Exercise 6: Process Monitoring Scenario#

# Simulate finding and killing a stuck process

# Start a "stuck" process
while true; do sleep 1; done &
STUCK_PID=$!
echo "Stuck process: $STUCK_PID"

# Find it
ps -p $STUCK_PID

# Try SIGTERM
kill $STUCK_PID

# Verify
ps -p $STUCK_PID

# If it were truly stuck and SIGTERM didn't work, you would use:
# kill -9 $STUCK_PID

Review#

1. What is a signal?

A software notification sent to a process by the kernel, another process, or the user. It tells the process to perform some action: terminate, suspend, reload configuration, etc.

2. What is the difference between SIGTERM and SIGKILL?

SIGTERM (15) asks the process to terminate gracefully — the process can catch it, clean up resources, and exit. SIGKILL (9) immediately terminates the process — it cannot be caught or ignored, no cleanup occurs. Always try SIGTERM first; use SIGKILL only as a last resort.

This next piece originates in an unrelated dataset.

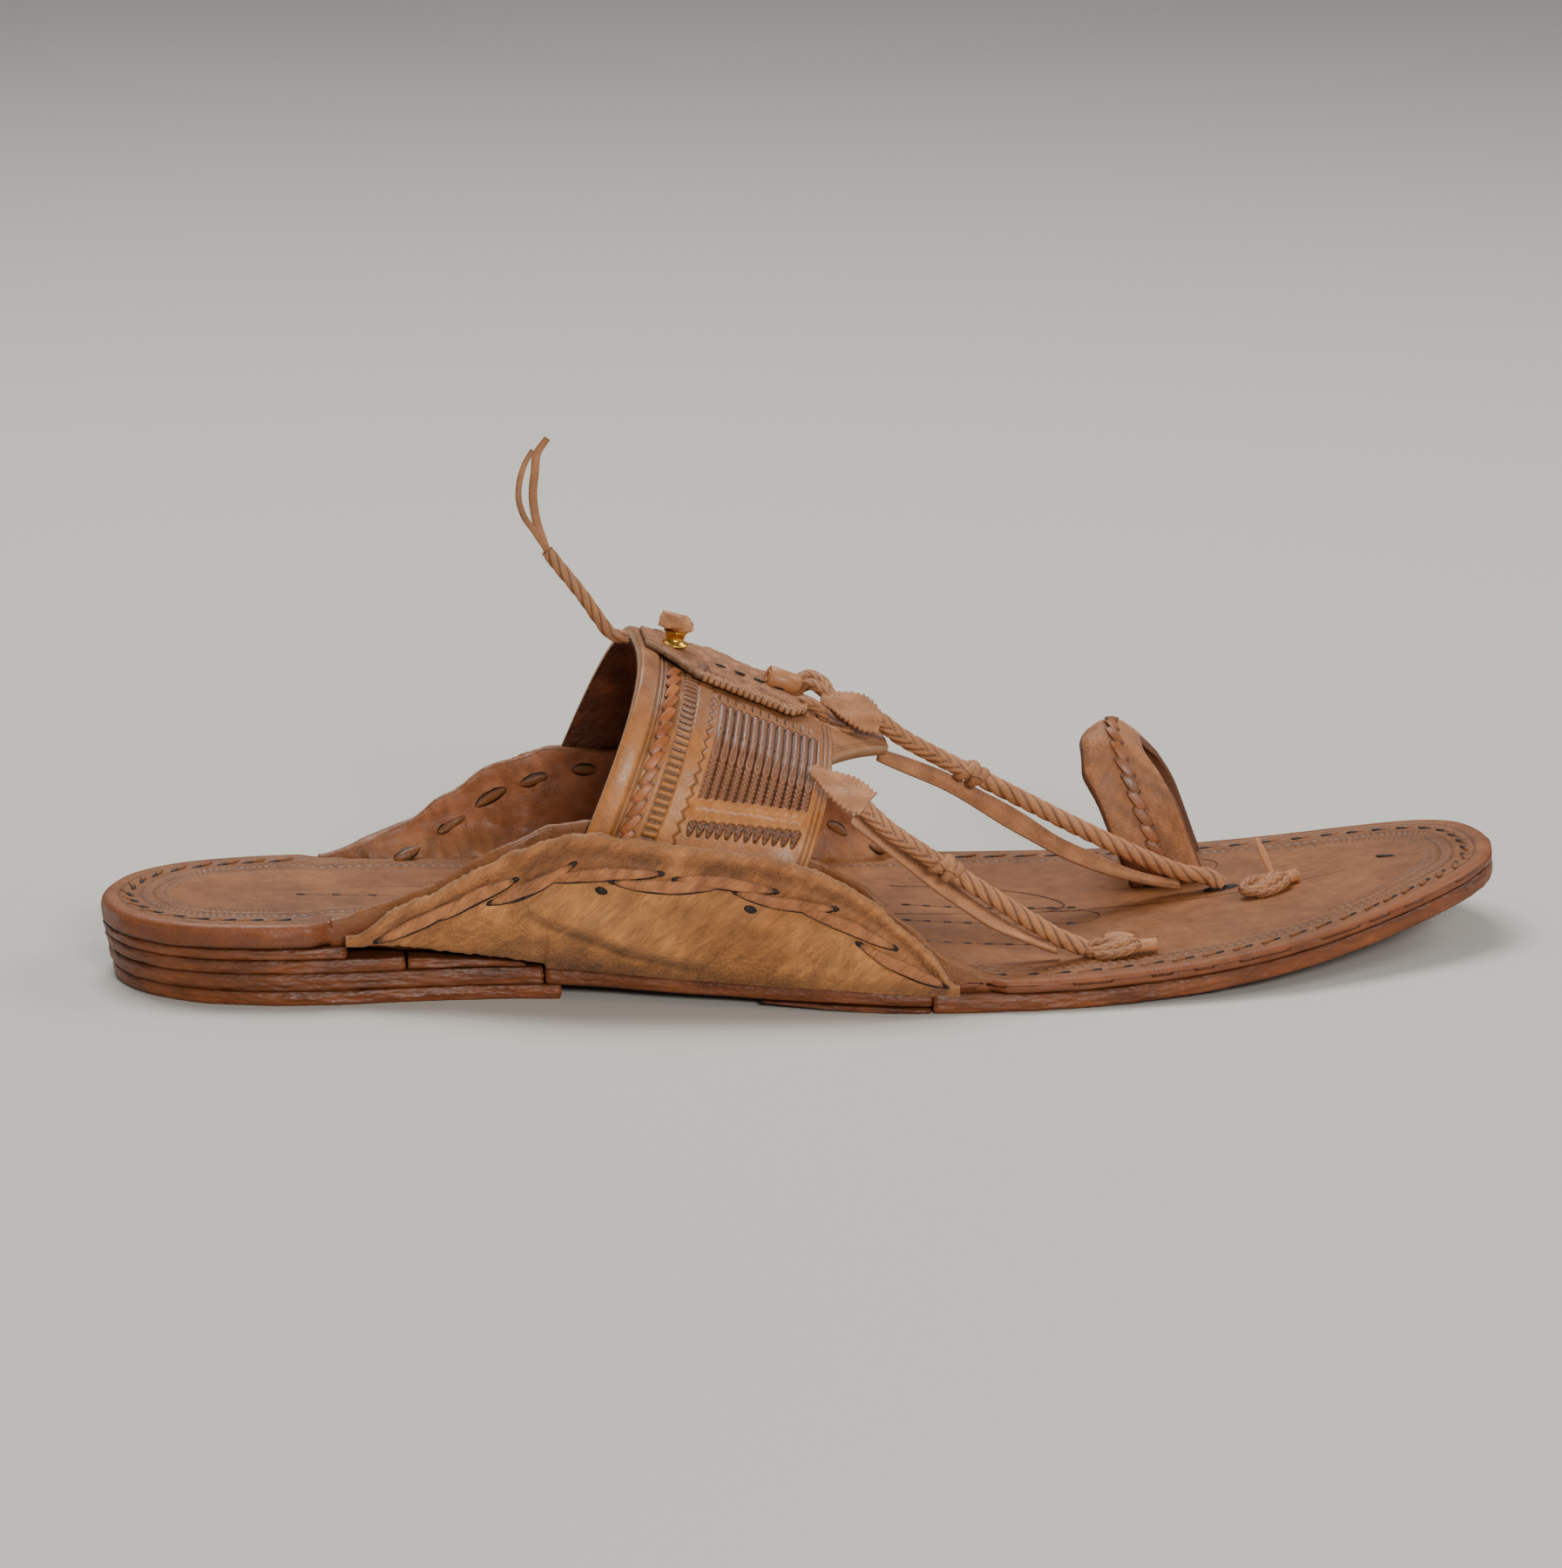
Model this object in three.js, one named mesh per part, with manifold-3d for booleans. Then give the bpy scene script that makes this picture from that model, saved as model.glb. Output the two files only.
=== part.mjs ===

3. What signal does Ctrl+C send?

SIGINT (2) — interrupt signal. It asks the foreground process to terminate.

4. What signal does Ctrl+Z send?

SIGTSTP (20) — terminal stop signal. It suspends the foreground process (which can be resumed with bg or fg).

5. What is the difference between `kill`, `killall`, and `pkill`?

kill PID sends a signal to a specific process by PID. killall name sends a signal to all processes with that exact name. pkill pattern sends a signal to processes matching a pattern (substring of the name, or with -f, the full command line).

6. Which two signals cannot be caught or ignored?

SIGKILL (9) and SIGSTOP (19). These are enforced by the kernel regardless of what the process wants.

7. What does SIGHUP commonly do for daemon processes?

Many daemon processes (web servers, syslog, etc.) interpret SIGHUP as “reload your configuration file without restarting.” This convention comes from the signal’s original meaning: the terminal “hung up.”